Who can ever forget Homer Simpson's reverie about the Land of Chocolate? Or the luscious cocoa river in Willy Wonka's chocolate factory? Those sweet dreams are nothing compared to the 1,500-square-foot workroom of Olive & Sinclair Chocolate Co.—because it is a real chocolate paradise! And it is here!
On the back side of East Nashville's Riverside Village—behind Sip Cafe and Mitchell Delicatessen—chef Scott Witherow is transforming sacks of cocoa beans from around the globe into laboriously handcrafted chocolate bars that are instant icons of hometown pride.
A Cordon Bleu-trained chef from Columbia, Tenn., whose career has careened from the Fat Duck and Nobu in London to F. Scott's, Firefly Grille and The Trace in Nashville, Witherow crossed over to the dark side of artisan chocolate in summer 2008, when he started an international scavenger hunt for specialty chocolate-making gadgetry. With the help of childhood friend David Sellers and a network of stainless-steel machinery that would make Rube Goldberg proud, Witherow is now supplying handmade chocolate to local stores and restaurants and raising the bar for what candy should taste like.
It all starts with the burlap bags of beans slumped in the corner of the cinderblock room (which once housed an arts boutique). Some sacks are marked from Ghana, some are marked from the Dominican Republic. By blending the two varietals, Witherow balances the fruity, raisiny notes of the former with the deep, classic chocolate notes of the latter.
On any given day, intern Chelsea Arnold can be found sitting on the cocoa-colored concrete floor, sorting through the fermented beans to clean out any bark, twigs or other detritus. Once the raw beans are sorted, they cook long and low in a gleaming roaster to draw out the oils. From there, the roasted beans get passed into a winnower—a contraption worthy of Kafka—that separates the nutty meat of the bean from the ragged shards of the husk.
Once broken into tiny nibs, the solid cocoa proceeds to a paleolithic contraption for the initial stone-grinding, which renders a deep-brown liquor. The liquid then goes to a Scottish-made conche refiner—a drum that further grinds any remaining particles—into which are added cocoa butter and dark brown sugar to transform the bitter liquid into the sultry slurry of Homer Simpson's daydreams.
The warm, sweetened chocolate moves to a holding tank with a capacity for 350 pounds, where it is perpetually stirred. In the final step, the molten chocolate is squirted into bar forms, which are vibrated intensely to remove any bubbles. At this point, Casey Daily adds finishing flourishes such as pepper and sea salt.
Having moved into full-scale production in September, Olive & Sinclair currently produces a half-dozen varieties of chocolate bars, including 67 and 75 percent cocoa blends and bars textured with coffee beans, cocoa nibs and salt and pepper.
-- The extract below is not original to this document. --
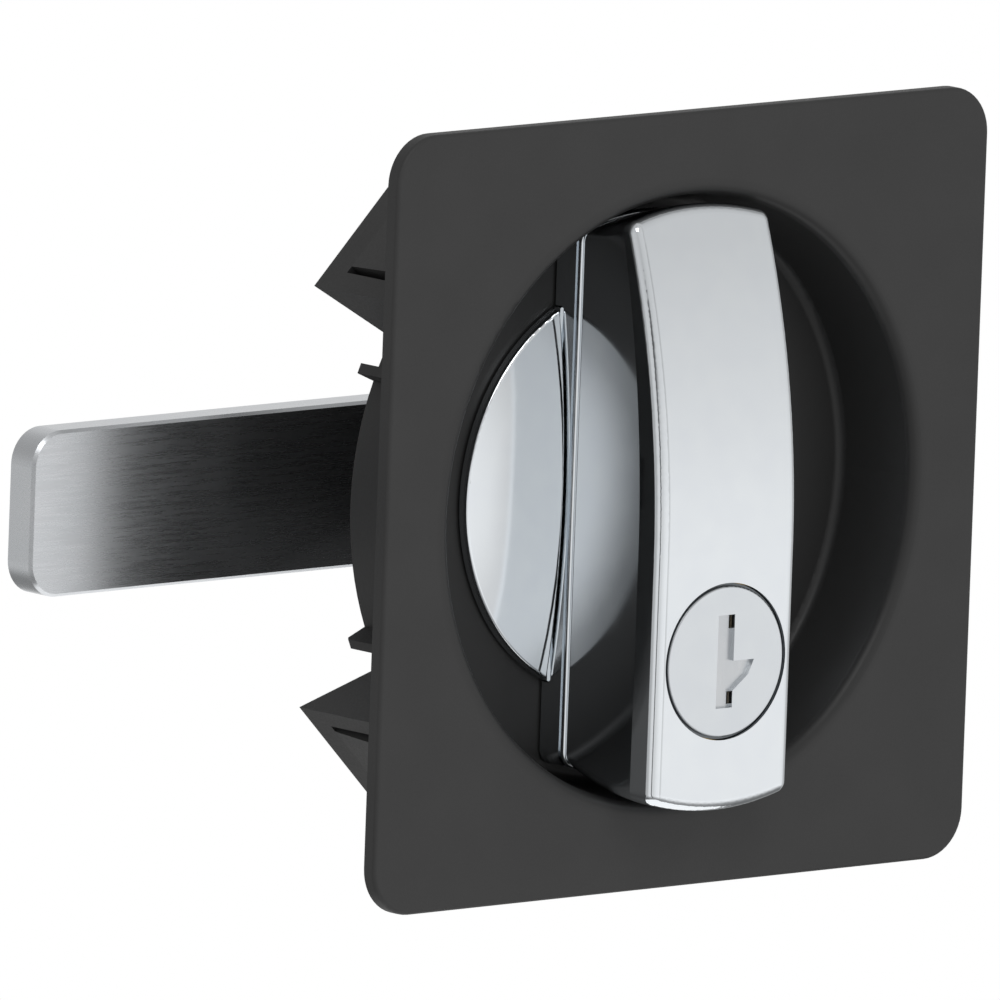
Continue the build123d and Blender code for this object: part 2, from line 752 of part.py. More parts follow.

When Anderson Design Group and Isle of Printing finalize the retro-style wrapper design, Olive & Sinclair will release a Mexican chili-cinnamon bar. For this special edition, the chocolate spends less time in the conche refiner, so it retains the barely perceptible granular texture of fine sugar crystals. Accented by a balance of warm cinnamon and subtle pepper, with bright hints of kosher salt, the Mexican chocolate makes an outstanding hot cocoa when melted into a mug of hot milk.
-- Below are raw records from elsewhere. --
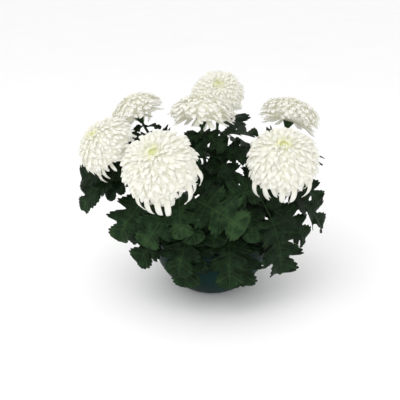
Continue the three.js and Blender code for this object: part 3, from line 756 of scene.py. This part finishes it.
def add_petal(body, axes, curve, radius, turn, width, age, jitter, cup, rows=9, columns=5):
    """One channelled petal with a round tip, as a thin closed sheet."""
    face, base = axes[2:]
    u = 1 - (1 - np.linspace(0, 1, rows + 1)) ** 1.25
    down, across = u[:, None], np.linspace(-1, 1, columns)
    place, run = bezier(curve, u)
    out, round_it = spokes(axes, turn + math.radians(PETAL["sweep"] * jitter[0]) * u ** 1.5)
    inward = face * run[:, :1] - out * run[:, 1:]
    twist = math.radians(PETAL["twist"] * jitter[1]) * down
    side = round_it * np.cos(twist) + inward * np.sin(twist)
    lift = inward * np.cos(twist) - round_it * np.sin(twist)
    tip = np.clip((down - PETAL["tip_from"]) / (1 - PETAL["tip_from"]), 0, 1)
    swell = 0.4 + 0.6 * step(0, PETAL["widest"], down)
    half = width * np.maximum(0.5 * swell * np.sqrt(1 - tip ** 2.5), PETAL["least"])
    middle = base + (out * place[:, :1] + face * place[:, 1:]) * radius
    bowl = across ** 2 * half * cup * (1 - 0.35 * down)
    flute = PETAL["flute"] * width * np.cos(across * math.pi * 1.5) * step(0.1, 0.5, down)
    sheet = swept(middle, side, lift, across * half, bowl + flute)
    thick = PETAL["thick"] * (0.4 + 0.6 * np.sqrt(1 - down)) * (1 - 0.6 * across ** 2)
    skin = lift[:, None] * thick[..., None] / 2
    body.slab(sheet + skin, sheet - skin, petal=stacked(down, across, age))


def add_core(body, axes, bloom, packing):
    """The folded core close under the petals, which stands for those packed inside."""
    face, base = axes[2:]
    angle = turns(CORE["sides"])
    ring = spokes(axes, angle)[0]
    rings = []
    for k, polar in enumerate(np.linspace(CORE["low"], CORE["high"], CORE["rings"])):
        out, up = dome_point(polar, 1, bloom["dome"])
        folds = np.abs(np.sin(CORE["folds"] * angle + CORE["twist"] * k)) ** 0.8 * math.sin(polar)
        snug = packing - FLAT["drawn_in"] * float(step(1.0, 1.6, polar)) * (bloom["dome"] < 1)
        size = bloom["radius"] * (snug + CORE["depth"] * folds)
        rings.append(base + size[:, None] * (out * ring + up * face))
    body.tube(np.array(rings), petal=(0.75, 0, 0.6))


def make_bloom(name, bloom, settings, material):
    """All petals of one head, wound round it by the golden angle.

    Every fourth is shorter and lies tucked under its neighbours."""
    body = Body("petal")
    axes, radius, flat = bloom_frame(bloom), bloom["radius"], bloom["dome"] < 1
    add_core(body, axes, bloom, settings.packing)
    draw = draws(bloom["seed"] * 7 + 3)
    count = round(settings.petal_count * (radius / PETAL["counted_at"]) ** 0.5)
    narrow, broad = settings.inner_width, settings.outer_width
    for k in range(count):
        age = 1 - (k + 0.5) / count
        jitter = take(draw, 7)
        jitter[1] -= PETAL["tucked"] * (k % 4 == 3)
        width = radius * (narrow + (broad - narrow) * math.sqrt(age)) * (1 + 0.12 * jitter[3])
        cup = 0.4 - 0.45 * float(step(0, PETAL["opens"], age))
        if flat:
            width *= 1 + FLAT["wider"] * float(step(0.1, 0.5, age))
            cup -= FLAT["flatter"] * (age > FLAT["flatter_from"])
        add_petal(body, axes, petal_curve(age, jitter, bloom), radius,
                  k * GOLDEN + 0.13 * jitter[4], width, age, jitter[5:], cup)
    for bearing, reach, drop in bloom["strays"]:
        for aside, share, wide in STRAY:
            jitter = take(draw, 3)
            curve = stray_curve(reach * share, drop * share + 0.06 * jitter[2], jitter[0])
            hang = 0.4 * jitter[0] - 1.8 * math.cos(math.radians(bearing))
            turn = math.radians(bearing + aside + 2 * jitter[1])
            add_petal(body, axes, curve, radius, turn, wide * radius, 1.0, (hang, jitter[1]),
                      0.5, rows=14)
    body.piece(f"petals_{name}", material, f"bloom_{name}")


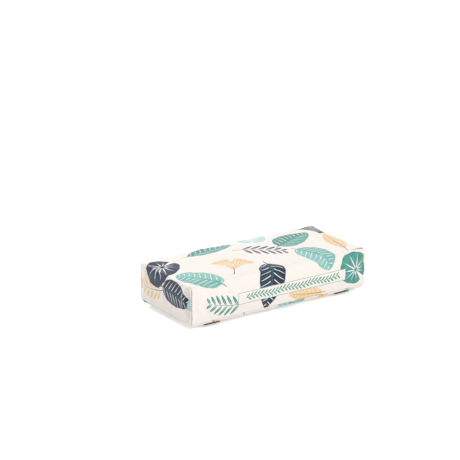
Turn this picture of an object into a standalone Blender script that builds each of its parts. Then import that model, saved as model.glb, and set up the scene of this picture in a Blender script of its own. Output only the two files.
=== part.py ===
"""Seat cushion for the rear rack of a bicycle.

A block of upholstery foam sits in a zipped cover of coated, leaf printed fabric. The top and the four
sides of the cover are one sheet with sewn corners, and its lower edge laps a shallow base panel. Two
hook-and-loop straps are sewn across the base. They are closed and folded flat here, as the cushion
lies on a table, and in use they go round the rails of the rack.

+X points to the rear of the bicycle, +Z up, and the origin is at the middle of the cushion's footprint.
"""

import math

import bmesh
import bpy
from mathutils import Matrix, Vector

MM = 0.001

# The cushion's body
CUSHION_LENGTH = 350 * MM
CUSHION_WIDTH = 155 * MM
CUSHION_HEIGHT = 70 * MM  # base face to seat face, at the edges
SEAT_CROWN = 4 * MM  # how far the middle of the seat stands above its edges
SIDE_BULGE = 1.5 * MM  # how far the front and the long sides swell at mid height
EDGE_SOFTNESS = 10 * MM  # from a sewn edge to where the face is flat
FABRIC = 1.0 * MM
GAP = 0.3 * MM  # left between pieces that touch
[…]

Since launching this fall, Olive & Sinclair has found a sweet tooth in the market for artisanal foods, and the $6 bars have been stocked by local stores including Produce Place, Marché Artisan Foods, Bongo Java, Caldwell Collection, Green Wagon, Provence, Puckett's Grocery, Whole Foods, Turnip Truck and Imogene + Willie. Olive & Sinclair also conducts a limited retail trade on the premises, where transactions take place over a rustic counter constructed out of fallen trees from Leiper's Fork.
Already Olive & Sinclair is insinuating itself into the city's palate. Chef Jeremy Barlow has incorporated the chocolates into recipes at tayst restaurant, and Mitchell Deli made an O&S chocolate bread pudding. And its ambitions don't stop at the city limits. Good People Brewing in Birmingham has worked with Olive & Sinclair on an experimental chocolate stout, and Witherow is exploring distribution beyond Nashville.
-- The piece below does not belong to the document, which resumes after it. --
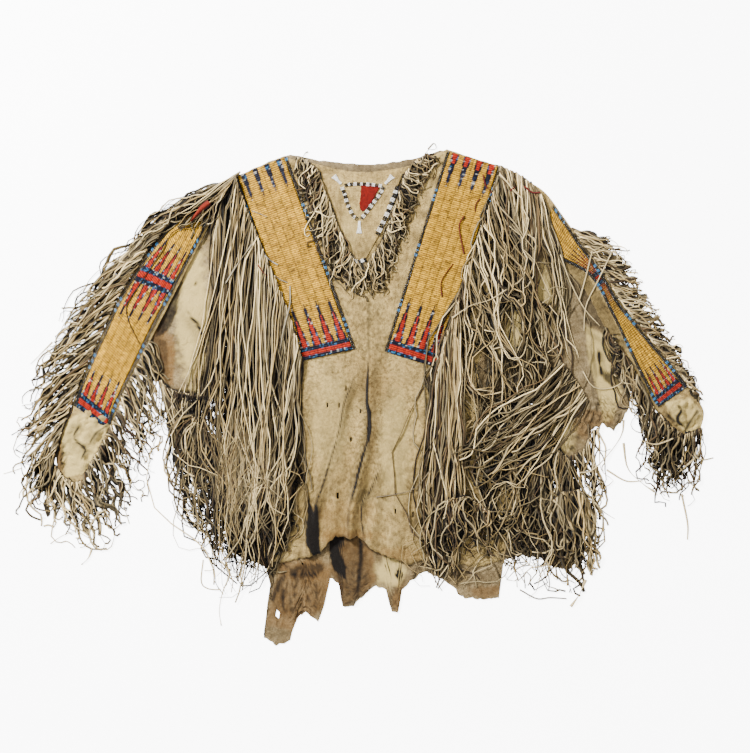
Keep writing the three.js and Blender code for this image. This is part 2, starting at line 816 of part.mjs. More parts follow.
const finish = (color, roughness) => ({ color, roughness, metalness: 0 });
const BUCKSKIN = finish(0xc2ad85, 0.92);
const OLD_BUCKSKIN = finish(0xa8946e, 0.95);
const THONG = finish(0xcbb991, 0.9);
const QUILL = finish(0xdda83f, 0.6);
const BEADS = finish(0x1e2240, 0.35);
const WHITE_BEADS = finish(0xf0ece0, 0.35);
const RED_CLOTH = finish(0xc0281c, 0.95);

const shirt = new THREE.Group();
shirt.position.set(-CENTRE.x, -CENTRE.y, 0);

/** Adds one named piece to the shirt. */
function piece(name, geometry, look) {
  const mesh = new THREE.Mesh(geometry, new THREE.MeshStandardMaterial(look));
  mesh.name = name;
  shirt.add(mesh);
  return mesh;
}

const rightForm = sleeveForm(RIGHT_SLEEVE_RUNGS);
const leftForm = sleeveForm(LEFT_SLEEVE_RUNGS);

const panels = [
  piece('back_hide', withHoles(panel(BACK_COLUMNS, 3, () => 0), BACK_HOLES), OLD_BUCKSKIN),
  piece('front_hide', withHoles(panel(FRONT_COLUMNS, 10, frontUnder, frontStep), FRONT_HOLES), BUCKSKIN),
  piece('sleeve_right', sleeve(rightForm), BUCKSKIN),
  piece('sleeve_left', sleeve(leftForm), BUCKSKIN),
  piece('underarm_flap_right', rightFlap(rightForm), OLD_BUCKSKIN),
  piece('underarm_flap_left', panel(LEFT_FLAP_COLUMNS, 6, leftFlapBase, () => 24), OLD_BUCKSKIN),
];

const ground = clothHeight(panels);
shirt.updateMatrixWorld(true);

/** Height of the cloth in the tables' coordinates, which the shirt's own offset moves. */
const groundAt = (x, y) => ground(x - CENTRE.x, y - CENTRE.y);

piece('neck_bib', bib(), BUCKSKIN);
piece('bib_inset', bibInset(), RED_CLOTH);
const { right: cornerRight, left: cornerLeft, bottom: cornerBottom } = BIB_TRIANGLE;
piece('bib_lane_right', bibLane(cornerRight, cornerBottom, 4.5), WHITE_BEADS);
piece('bib_lane_left', bibLane(cornerLeft, cornerBottom, 4.5), WHITE_BEADS);
piece('bib_lane_top', bibLane(cornerRight, cornerLeft, 8), WHITE_BEADS);
const onBib = (x, y) => bibTop(x, y) + SEAM;
for (const tab of BIB_TABS) {
  const route = [{ x: tab.x0, y: tab.y0 }, { x: tab.x1, y: tab.y1 }];
  piece(tab.name, ribbon(route, BIB_TAB_NARROW, BIB_TAB_WIDE, onBib, BEADWORK), WHITE_BEADS);
}
const bibEdge = BIB_ROWS.slice(1, 6).map((row) => ({ x: row.right - BIB_LANE / 2 - 1, y: row.y }));
piece('bib_lane_edge', ribbon(bibEdge, BIB_LANE, BIB_LANE, onBib, BEADWORK), WHITE_BEADS);

/** A strip with its lanes: quillwork between them, each a patch of the panel's own surface. */
function quilledStrip(name, surface, along, outer, inner, lanes) {
  const band = (from, to) => (s) => [from(s), to(s)];
  const start = lanes.includes('outer') ? LANE + SEAM : 0;
  const quills = band((s) => outer(s) + start, (s) => inner(s) - LANE - SEAM);
  piece(name, patch(surface, along, quills, SEAM, QUILLWORK), QUILL);
  const beads = {
    outer: band(outer, (s) => outer(s) + LANE),
    inner: band((s) => inner(s) - LANE, inner),
  };
  for (const side of lanes) {
    piece(`${name}_lane_${side}`, patch(surface, along, beads[side], SEAM, BEADWORK), BEADS);
  }
}

const rightShoulder = shoulderSurface(RIGHT_SHOULDER_STRIP);
const leftShoulder = shoulderSurface(LEFT_SHOULDER_STRIP);
const stripEdge = (value) => () => value;
const strips = [
  ['shoulder_strip_right', rightShoulder],
  ['shoulder_strip_left', leftShoulder],
];
for (const [name, surface] of strips) {
  quilledStrip(name, surface, steps(0, 1, 6), stripEdge(0), stripEdge(STRIP_WIDTH), ['outer', 'inner']);
}

/** A sleeve's strip: from near the fold to a margin short of the upper layer's open edge. */
function sleeveStrip(name, form, strip, lanes) {
  const inner = (s) => {
    const share = (s - strip.from) / (strip.to - strip.from);
    const rise = smoothstep(share, PINCH.start, PINCH.full);
    const fall = 1 - smoothstep(share, PINCH.ease, PINCH.end);
    return form.width(s) - FOLD_RADIUS - strip.edgeMargin - strip.pinch * rise * fall;
  };
  const along = rungsBetween(strip.from, strip.to);
  quilledStrip(name, form.surface, along, stripEdge(strip.outer), inner, lanes);
}
sleeveStrip('sleeve_strip_right', rightForm, RIGHT_SLEEVE_STRIP, ['outer', 'inner']);
sleeveStrip('sleeve_strip_left', leftForm, LEFT_SLEEVE_STRIP, ['inner']);

for (const tie of NECK_TIES) {
  const route = tie.route.map(([x, y]) => ({ x, y }));
  piece(tie.name, ribbon(route, TIE_WIDTH, TIE_WIDTH, () => FRONT_BASE + HIDE + SEAM, HIDE), THONG);
}

/** Fringe sewn along a stretch of a surface: its welt is a patch from d to d + width. */
function surfaceFringe(name, fringe, surface, along, from, width, lift, thickness) {
  const welt = patch(surface, along, (s) => [from(s), from(s) + width], lift, thickness);
  const rootAt = (share) => {
    const s = lerp(along[0], along[along.length - 1], share);
    return surface(s, from(s) + width / 2, lift + thickness / 2);
  };
  piece(name, fringeRow(fringe, welt, rootAt, groundAt), THONG);
}

/** Fringe sewn along a free route on the table or the cloth. */
function routeFringe(name, fringe, route, base) {
  const welt = ribbon(route, WELT_WIDTH, WELT_WIDTH, base, WELT_HEIGHT);
  const curve = new THREE.CurvePath();
  const corners = route.map((p) => new THREE.Vector3(p.x, p.y, 0));
  corners.slice(1).forEach((corner, k) => curve.add(new THREE.LineCurve3(corners[k], corner)));
  const rootAt = (share) => {
    const point = curve.getPoint(share);
    return point.setZ(base(point.x, point.y) + WELT_HEIGHT / 2);
  };
  piece(name, fringeRow(fringe, welt, rootAt, groundAt), THONG);
}

const outsideEdge = () => -SEAM - WELT_WIDTH;
const shoulderFringes = [
  ['fringe_shoulder_right', FRINGES.shoulderRight, rightShoulder],
  ['fringe_shoulder_left', FRINGES.shoulderLeft, leftShoulder],
];
for (const [name, fringe, surface] of shoulderFringes) {
  surfaceFringe(name, fringe, surface, steps(0.02, 0.98, 6), outsideEdge, WELT_WIDTH, SEAM, WELT_HEIGHT);
}

const sleeveFringes = [
  ['right', rightForm, FRINGES.outerRight, FRINGES.innerRight, 0.5, 12.5, 6.5, 12.5],
  ['left', leftForm, FRINGES.outerLeft, FRINGES.innerLeft, 2, 12.5, 7.5, 12.5],
];
const outermost = (-Math.PI / 2) * FOLD_RADIUS - 0.9;
for (const [side, form, outer, inner, outerFrom, outerTo, innerFrom, innerTo] of sleeveFringes) {
  const upperEdge = (s) => form.width(s) - FOLD_RADIUS + 2 * SEAM;
  surfaceFringe(`fringe_outer_${side}`, outer, form.surface,
    rungsBetween(outerFrom, outerTo), () => outermost, 1.8, 3 * SEAM, WELT_WIDTH);
  surfaceFringe(`fringe_inner_${side}`, inner, form.surface,
    rungsBetween(innerFrom, innerTo), upperEdge, WELT_WIDTH, -HIDE, HIDE);
}

const onTable = () => 0;
routeFringe('fringe_arm_right', FRINGES.armRight,
  [{ x: -250, y: 372 }, { x: -259, y: 344 }, { x: -268, y: 318 }], () => 2 * FOLD_RADIUS + SEAM);
routeFringe('fringe_arm_left', FRINGES.armLeft,
  [{ x: 294, y: 310 }, { x: 304, y: 340 }, { x: 312, y: 362 }], () => 2 * FOLD_RADIUS + SEAM);

const clearOfEdge = 3 * SEAM + WELT_WIDTH / 2;
const rightHem = steps(RIGHT_FLAP_FRINGE.from, RIGHT_FLAP_FRINGE.to, 10).map(rightFlapEdge);
routeFringe('fringe_side_right', FRINGES.sideRight, beside(rightHem, clearOfEdge), onTable);
const leftHem = LEFT_FLAP_COLUMNS.map((column) => ({ x: column.x, y: column.hem }));
const belowLeftFlap = Math.min(...leftHem.map((point) => point.y)) - WELT_WIDTH;
const besideLeftFlap = (x) => leftFlapBase(x, belowLeftFlap);
routeFringe('fringe_side_left', FRINGES.sideLeft, beside(leftHem, -clearOfEdge), besideLeftFlap);

/** The end of a sleeve's wall, from its fold to its open edge. */
function cuffRoute(form) {
  const end = [0, form.width(form.last)].map((d) => form.surface(form.last, d - FOLD_RADIUS, 0));
  return end.map((point) => ({ x: point.x, y: point.y }));
}
routeFringe('fringe_cuff_right', FRINGES.cuffRight, beside(cuffRoute(rightForm), -clearOfEdge), onTable);
routeFringe('fringe_cuff_left', FRINGES.cuffLeft, beside(cuffRoute(leftForm), clearOfEdge), onTable);

const bibOutline = [
  ...BIB_ROWS.map((row) => ({ x: row.left, y: row.y })),
  ...BIB_ROWS.map((row) => ({ x: row.right, y: row.y })).reverse(),
];
routeFringe('fringe_bib', FRINGES.bib, beside(bibOutline, -clearOfEdge), (x, y) => frontTop(x, y) + SEAM);

export default shirt;
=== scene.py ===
"""Buckskin war shirt, laid flat and face up: hides, quilled strips, bead lanes and long fringe.

Shapes are worked out in millimetres on the layout table of the shirt, where +X is the wearer's
left and +Y runs to the neck, and are moved into the frame when a mesh is made. Outlines that were
charted are given in squares of 1.8 mm, counted right and down from the chart's corner.
In the tables a point is written x,y and a semicolon ends a row.
"""

import logging
import math
from dataclasses import dataclass, field
from enum import Enum

import bpy
import numpy as np
from numpy.typing import ArrayLike, NDArray
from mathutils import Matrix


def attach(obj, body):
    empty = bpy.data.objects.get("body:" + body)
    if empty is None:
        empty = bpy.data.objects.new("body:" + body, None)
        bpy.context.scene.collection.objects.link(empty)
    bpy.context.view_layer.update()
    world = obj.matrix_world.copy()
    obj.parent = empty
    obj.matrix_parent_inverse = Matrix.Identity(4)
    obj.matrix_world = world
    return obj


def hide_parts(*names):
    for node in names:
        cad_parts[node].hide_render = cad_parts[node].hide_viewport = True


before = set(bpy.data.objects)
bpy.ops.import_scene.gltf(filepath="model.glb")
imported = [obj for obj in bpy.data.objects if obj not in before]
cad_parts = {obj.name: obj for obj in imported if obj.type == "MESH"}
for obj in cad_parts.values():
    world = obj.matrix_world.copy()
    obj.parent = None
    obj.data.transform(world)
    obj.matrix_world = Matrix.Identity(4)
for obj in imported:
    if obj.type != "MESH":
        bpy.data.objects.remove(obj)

Array = NDArray[np.float64]
Faces = NDArray[np.int64]
Chance = np.random.Generator
Material = bpy.types.Material
Object = bpy.types.Object
Socket = bpy.types.NodeSocket
log = logging.getLogger("war_shirt")

MM = 0.001
TABLE_TO_FRAME = np.array([-4.0, 3.0, 0.0])  # from the layout table to the frame
SQUARE = 1.8  # one square of the chart
CHART_MIDDLE = np.array([362.5, 393.5])
HIDE = 1.6  # wall of the tanned hide
FRONT_BASE = 2.0  # underside of the front
FOLD_RADIUS = 3.4  # outer radius of a sleeve's fold
UNDER_LAYER = 0.8  # width of a sleeve's under layer, as a share of the upper one
LANE = 5.5  # width of a bead lane
CHECK = 2.6  # length of a check of the quillwork, and of a row of a lane's beads
QUILL = 3.2  # width of a quill, as it is coloured
WRAP = 1.9  # length of a square of the quillwork's sheet, and of a splice
SEAM = 0.3  # between a bead lane and its quillwork
ARMPIT = -246.3  # the right edge of the body

# ------------------------------------------------------------------ numbers and curves


def numbers(text: str) -> Array:
    """Rows of numbers: blanks part the rows and commas the numbers."""
    return np.array([[float(value) for value in row.split(",")] for row in text.split()])


def table(text: str) -> list[tuple[list[str], Array]]:
    """Rows of a table, parted by semicolons: words, a colon, and rows of numbers."""
    rows = (row.split(":") for row in text.split(";") if ":" in row)
    return [(words.split(), numbers(points)) for words, points in rows]


def squares(points: ArrayLike) -> Array:
    """Turn chart squares into table millimetres, with y upwards."""
    return (np.asarray(points, dtype=float) - CHART_MIDDLE) * np.array([SQUARE, -SQUARE])


def chart(text: str) -> Array:
    """A charted route or outline, in table millimetres."""
    return squares(numbers(text))


def smooth(x: ArrayLike) -> Array:
    """The cubic step 3x^2 - 2x^3, held at 0 below 0 and at 1 above 1."""
    x = np.clip(x, 0.0, 1.0)
    return x * x * (3.0 - 2.0 * x)


def bell(x: Array) -> Array:
    """The bell exp(-x^2)."""
    return np.exp(-(x**2))


def scramble(x: Array, size: float = 43758.5453) -> Array:
    """A number from 0 to 1 that looks like chance: the late digits of a sine."""
    return np.abs(np.sin(x) * size) % 1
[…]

Chocoholics can read about these developments on Olive & Sinclair's blog, where Witherow & Co. chronicle virtually every step in the journey from bean to bar. Along with all the low-tech equipment in the sparsely adorned facility, there is, of course, an iMac, and Sellers and Witherow miss no opportunity to spread the word about their business. From Twitter to Facebook to email newsletters and a very active blog, Olive & Sinclair is using newfangled social media to their full potential. Let's hope that, alongside those slow-roasted Ghanaian and Dominican beans, these tributaries of grassroots marketing keep that dusky river of Southern artisan chocolate rolling along.